--- start of Dataset rows ---
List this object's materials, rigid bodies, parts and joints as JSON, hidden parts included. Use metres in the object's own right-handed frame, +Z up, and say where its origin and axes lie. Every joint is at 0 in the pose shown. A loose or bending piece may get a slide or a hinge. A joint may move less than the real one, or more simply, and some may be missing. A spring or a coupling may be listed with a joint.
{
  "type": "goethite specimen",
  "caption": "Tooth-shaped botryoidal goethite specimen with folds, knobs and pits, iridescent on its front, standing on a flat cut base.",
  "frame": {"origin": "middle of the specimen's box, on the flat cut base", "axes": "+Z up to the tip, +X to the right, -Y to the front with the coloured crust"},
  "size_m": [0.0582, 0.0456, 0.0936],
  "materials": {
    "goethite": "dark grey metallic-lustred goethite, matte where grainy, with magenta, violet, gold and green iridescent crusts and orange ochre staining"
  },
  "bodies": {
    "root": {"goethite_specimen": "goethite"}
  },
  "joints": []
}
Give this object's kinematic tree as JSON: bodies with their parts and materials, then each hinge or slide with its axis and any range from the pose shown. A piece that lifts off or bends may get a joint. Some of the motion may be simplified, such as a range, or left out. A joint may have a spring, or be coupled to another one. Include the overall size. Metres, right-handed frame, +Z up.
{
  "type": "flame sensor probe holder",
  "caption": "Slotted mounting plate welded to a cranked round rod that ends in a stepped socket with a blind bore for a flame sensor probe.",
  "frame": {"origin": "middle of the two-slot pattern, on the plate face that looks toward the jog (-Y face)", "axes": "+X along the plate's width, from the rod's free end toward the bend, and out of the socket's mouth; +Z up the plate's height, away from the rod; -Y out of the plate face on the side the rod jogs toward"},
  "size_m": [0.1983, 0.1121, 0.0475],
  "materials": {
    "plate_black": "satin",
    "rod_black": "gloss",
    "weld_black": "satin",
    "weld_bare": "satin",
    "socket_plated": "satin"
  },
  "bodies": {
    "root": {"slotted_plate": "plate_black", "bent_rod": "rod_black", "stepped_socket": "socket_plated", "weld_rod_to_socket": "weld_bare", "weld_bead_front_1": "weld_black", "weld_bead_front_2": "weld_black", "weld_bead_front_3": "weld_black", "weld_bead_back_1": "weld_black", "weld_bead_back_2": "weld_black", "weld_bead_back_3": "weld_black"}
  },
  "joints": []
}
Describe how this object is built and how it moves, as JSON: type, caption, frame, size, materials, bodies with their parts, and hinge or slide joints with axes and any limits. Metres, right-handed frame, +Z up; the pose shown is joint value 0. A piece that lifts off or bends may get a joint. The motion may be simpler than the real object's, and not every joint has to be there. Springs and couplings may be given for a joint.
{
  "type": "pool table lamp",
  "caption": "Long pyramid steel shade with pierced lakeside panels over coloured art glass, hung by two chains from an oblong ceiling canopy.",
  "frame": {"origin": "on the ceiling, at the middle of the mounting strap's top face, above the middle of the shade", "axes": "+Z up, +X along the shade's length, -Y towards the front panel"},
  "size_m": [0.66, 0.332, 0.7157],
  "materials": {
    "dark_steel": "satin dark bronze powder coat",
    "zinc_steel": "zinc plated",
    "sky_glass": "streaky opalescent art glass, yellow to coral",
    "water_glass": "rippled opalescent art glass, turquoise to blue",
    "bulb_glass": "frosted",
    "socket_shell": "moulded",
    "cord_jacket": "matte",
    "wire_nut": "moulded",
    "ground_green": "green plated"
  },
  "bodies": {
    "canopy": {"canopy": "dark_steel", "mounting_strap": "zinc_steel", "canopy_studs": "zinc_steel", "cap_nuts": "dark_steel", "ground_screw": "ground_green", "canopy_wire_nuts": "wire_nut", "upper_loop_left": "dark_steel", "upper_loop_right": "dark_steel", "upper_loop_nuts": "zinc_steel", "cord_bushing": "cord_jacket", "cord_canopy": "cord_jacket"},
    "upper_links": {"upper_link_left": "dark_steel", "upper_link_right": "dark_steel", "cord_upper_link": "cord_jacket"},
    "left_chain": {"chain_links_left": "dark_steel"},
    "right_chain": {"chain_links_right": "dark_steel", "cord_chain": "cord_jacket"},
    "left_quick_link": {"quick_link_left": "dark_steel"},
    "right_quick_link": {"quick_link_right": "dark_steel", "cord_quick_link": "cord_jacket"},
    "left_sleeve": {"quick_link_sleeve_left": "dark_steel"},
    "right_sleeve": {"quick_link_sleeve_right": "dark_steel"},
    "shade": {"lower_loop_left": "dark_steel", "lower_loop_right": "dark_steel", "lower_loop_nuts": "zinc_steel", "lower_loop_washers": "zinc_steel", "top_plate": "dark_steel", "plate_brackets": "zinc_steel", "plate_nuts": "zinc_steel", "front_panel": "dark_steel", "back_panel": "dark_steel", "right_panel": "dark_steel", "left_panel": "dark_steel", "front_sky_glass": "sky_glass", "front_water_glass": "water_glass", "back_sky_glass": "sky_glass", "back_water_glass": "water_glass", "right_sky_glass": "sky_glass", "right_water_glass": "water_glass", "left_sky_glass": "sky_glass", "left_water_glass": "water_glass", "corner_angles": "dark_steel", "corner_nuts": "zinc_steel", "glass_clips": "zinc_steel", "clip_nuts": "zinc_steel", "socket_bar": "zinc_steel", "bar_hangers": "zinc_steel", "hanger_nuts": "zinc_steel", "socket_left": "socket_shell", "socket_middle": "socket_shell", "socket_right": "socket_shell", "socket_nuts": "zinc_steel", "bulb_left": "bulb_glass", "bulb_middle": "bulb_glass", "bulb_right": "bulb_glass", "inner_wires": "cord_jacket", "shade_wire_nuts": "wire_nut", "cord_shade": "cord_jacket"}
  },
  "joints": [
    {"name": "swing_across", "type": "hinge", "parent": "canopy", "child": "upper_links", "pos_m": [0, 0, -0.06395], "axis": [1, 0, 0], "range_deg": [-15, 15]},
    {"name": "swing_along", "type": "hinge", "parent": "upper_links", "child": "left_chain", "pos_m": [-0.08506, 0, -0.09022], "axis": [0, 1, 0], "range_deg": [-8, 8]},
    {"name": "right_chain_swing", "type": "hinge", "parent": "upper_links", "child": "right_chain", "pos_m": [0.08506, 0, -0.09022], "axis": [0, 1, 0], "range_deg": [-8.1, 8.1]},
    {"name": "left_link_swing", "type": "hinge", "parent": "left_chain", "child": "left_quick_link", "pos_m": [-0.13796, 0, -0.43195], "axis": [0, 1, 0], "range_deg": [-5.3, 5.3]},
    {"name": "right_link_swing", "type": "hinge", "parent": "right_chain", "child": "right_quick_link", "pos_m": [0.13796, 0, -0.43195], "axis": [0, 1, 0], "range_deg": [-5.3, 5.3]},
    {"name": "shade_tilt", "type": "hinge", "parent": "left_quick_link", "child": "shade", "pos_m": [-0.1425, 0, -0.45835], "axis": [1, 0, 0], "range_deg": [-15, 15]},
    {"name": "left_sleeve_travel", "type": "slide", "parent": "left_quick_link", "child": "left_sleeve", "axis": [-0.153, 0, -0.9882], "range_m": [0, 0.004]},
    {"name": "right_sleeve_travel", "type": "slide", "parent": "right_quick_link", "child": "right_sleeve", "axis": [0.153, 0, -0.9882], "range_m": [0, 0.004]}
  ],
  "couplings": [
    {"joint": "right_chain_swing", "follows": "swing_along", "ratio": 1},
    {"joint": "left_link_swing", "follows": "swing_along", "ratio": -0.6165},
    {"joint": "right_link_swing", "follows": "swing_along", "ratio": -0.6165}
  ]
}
--- end of Dataset rows ---
Extract each entry in full and write it down exactly.

List this object's materials, rigid bodies, parts and joints as JSON, hidden parts included. Use metres in the object's own right-handed frame, +Z up, and say where its origin and axes lie. Every joint is at 0 in the pose shown. A loose or bending piece may get a slide or a hinge. A joint may move less than the real one, or more simply, and some may be missing. A spring or a coupling may be listed with a joint.
{
  "type": "goethite specimen",
  "caption": "Tooth-shaped botryoidal goethite specimen with folds, knobs and pits, iridescent on its front, standing on a flat cut base.",
  "frame": {"origin": "middle of the specimen's box, on the flat cut base", "axes": "+Z up to the tip, +X to the right, -Y to the front with the coloured crust"},
  "size_m": [0.0582, 0.0456, 0.0936],
  "materials": {
    "goethite": "dark grey metallic-lustred goethite, matte where grainy, with magenta, violet, gold and green iridescent crusts and orange ochre staining"
  },
  "bodies": {
    "root": {"goethite_specimen": "goethite"}
  },
  "joints": []
}
Give this object's kinematic tree as JSON: bodies with their parts and materials, then each hinge or slide with its axis and any range from the pose shown. A piece that lifts off or bends may get a joint. Some of the motion may be simplified, such as a range, or left out. A joint may have a spring, or be coupled to another one. Include the overall size. Metres, right-handed frame, +Z up.
{
  "type": "flame sensor probe holder",
  "caption": "Slotted mounting plate welded to a cranked round rod that ends in a stepped socket with a blind bore for a flame sensor probe.",
  "frame": {"origin": "middle of the two-slot pattern, on the plate face that looks toward the jog (-Y face)", "axes": "+X along the plate's width, from the rod's free end toward the bend, and out of the socket's mouth; +Z up the plate's height, away from the rod; -Y out of the plate face on the side the rod jogs toward"},
  "size_m": [0.1983, 0.1121, 0.0475],
  "materials": {
    "plate_black": "satin",
    "rod_black": "gloss",
    "weld_black": "satin",
    "weld_bare": "satin",
    "socket_plated": "satin"
  },
  "bodies": {
    "root": {"slotted_plate": "plate_black", "bent_rod": "rod_black", "stepped_socket": "socket_plated", "weld_rod_to_socket": "weld_bare", "weld_bead_front_1": "weld_black", "weld_bead_front_2": "weld_black", "weld_bead_front_3": "weld_black", "weld_bead_back_1": "weld_black", "weld_bead_back_2": "weld_black", "weld_bead_back_3": "weld_black"}
  },
  "joints": []
}
Describe how this object is built and how it moves, as JSON: type, caption, frame, size, materials, bodies with their parts, and hinge or slide joints with axes and any limits. Metres, right-handed frame, +Z up; the pose shown is joint value 0. A piece that lifts off or bends may get a joint. The motion may be simpler than the real object's, and not every joint has to be there. Springs and couplings may be given for a joint.
{
  "type": "pool table lamp",
  "caption": "Long pyramid steel shade with pierced lakeside panels over coloured art glass, hung by two chains from an oblong ceiling canopy.",
  "frame": {"origin": "on the ceiling, at the middle of the mounting strap's top face, above the middle of the shade", "axes": "+Z up, +X along the shade's length, -Y towards the front panel"},
  "size_m": [0.66, 0.332, 0.7157],
  "materials": {
    "dark_steel": "satin dark bronze powder coat",
    "zinc_steel": "zinc plated",
    "sky_glass": "streaky opalescent art glass, yellow to coral",
    "water_glass": "rippled opalescent art glass, turquoise to blue",
    "bulb_glass": "frosted",
    "socket_shell": "moulded",
    "cord_jacket": "matte",
    "wire_nut": "moulded",
    "ground_green": "green plated"
  },
  "bodies": {
    "canopy": {"canopy": "dark_steel", "mounting_strap": "zinc_steel", "canopy_studs": "zinc_steel", "cap_nuts": "dark_steel", "ground_screw": "ground_green", "canopy_wire_nuts": "wire_nut", "upper_loop_left": "dark_steel", "upper_loop_right": "dark_steel", "upper_loop_nuts": "zinc_steel", "cord_bushing": "cord_jacket", "cord_canopy": "cord_jacket"},
    "upper_links": {"upper_link_left": "dark_steel", "upper_link_right": "dark_steel", "cord_upper_link": "cord_jacket"},
    "left_chain": {"chain_links_left": "dark_steel"},
    "right_chain": {"chain_links_right": "dark_steel", "cord_chain": "cord_jacket"},
    "left_quick_link": {"quick_link_left": "dark_steel"},
    "right_quick_link": {"quick_link_right": "dark_steel", "cord_quick_link": "cord_jacket"},
    "left_sleeve": {"quick_link_sleeve_left": "dark_steel"},
    "right_sleeve": {"quick_link_sleeve_right": "dark_steel"},
    "shade": {"lower_loop_left": "dark_steel", "lower_loop_right": "dark_steel", "lower_loop_nuts": "zinc_steel", "lower_loop_washers": "zinc_steel", "top_plate": "dark_steel", "plate_brackets": "zinc_steel", "plate_nuts": "zinc_steel", "front_panel": "dark_steel", "back_panel": "dark_steel", "right_panel": "dark_steel", "left_panel": "dark_steel", "front_sky_glass": "sky_glass", "front_water_glass": "water_glass", "back_sky_glass": "sky_glass", "back_water_glass": "water_glass", "right_sky_glass": "sky_glass", "right_water_glass": "water_glass", "left_sky_glass": "sky_glass", "left_water_glass": "water_glass", "corner_angles": "dark_steel", "corner_nuts": "zinc_steel", "glass_clips": "zinc_steel", "clip_nuts": "zinc_steel", "socket_bar": "zinc_steel", "bar_hangers": "zinc_steel", "hanger_nuts": "zinc_steel", "socket_left": "socket_shell", "socket_middle": "socket_shell", "socket_right": "socket_shell", "socket_nuts": "zinc_steel", "bulb_left": "bulb_glass", "bulb_middle": "bulb_glass", "bulb_right": "bulb_glass", "inner_wires": "cord_jacket", "shade_wire_nuts": "wire_nut", "cord_shade": "cord_jacket"}
  },
  "joints": [
    {"name": "swing_across", "type": "hinge", "parent": "canopy", "child": "upper_links", "pos_m": [0, 0, -0.06395], "axis": [1, 0, 0], "range_deg": [-15, 15]},
    {"name": "swing_along", "type": "hinge", "parent": "upper_links", "child": "left_chain", "pos_m": [-0.08506, 0, -0.09022], "axis": [0, 1, 0], "range_deg": [-8, 8]},
    {"name": "right_chain_swing", "type": "hinge", "parent": "upper_links", "child": "right_chain", "pos_m": [0.08506, 0, -0.09022], "axis": [0, 1, 0], "range_deg": [-8.1, 8.1]},
    {"name": "left_link_swing", "type": "hinge", "parent": "left_chain", "child": "left_quick_link", "pos_m": [-0.13796, 0, -0.43195], "axis": [0, 1, 0], "range_deg": [-5.3, 5.3]},
    {"name": "right_link_swing", "type": "hinge", "parent": "right_chain", "child": "right_quick_link", "pos_m": [0.13796, 0, -0.43195], "axis": [0, 1, 0], "range_deg": [-5.3, 5.3]},
    {"name": "shade_tilt", "type": "hinge", "parent": "left_quick_link", "child": "shade", "pos_m": [-0.1425, 0, -0.45835], "axis": [1, 0, 0], "range_deg": [-15, 15]},
    {"name": "left_sleeve_travel", "type": "slide", "parent": "left_quick_link", "child": "left_sleeve", "axis": [-0.153, 0, -0.9882], "range_m": [0, 0.004]},
    {"name": "right_sleeve_travel", "type": "slide", "parent": "right_quick_link", "child": "right_sleeve", "axis": [0.153, 0, -0.9882], "range_m": [0, 0.004]}
  ],
  "couplings": [
    {"joint": "right_chain_swing", "follows": "swing_along", "ratio": 1},
    {"joint": "left_link_swing", "follows": "swing_along", "ratio": -0.6165},
    {"joint": "right_link_swing", "follows": "swing_along", "ratio": -0.6165}
  ]
}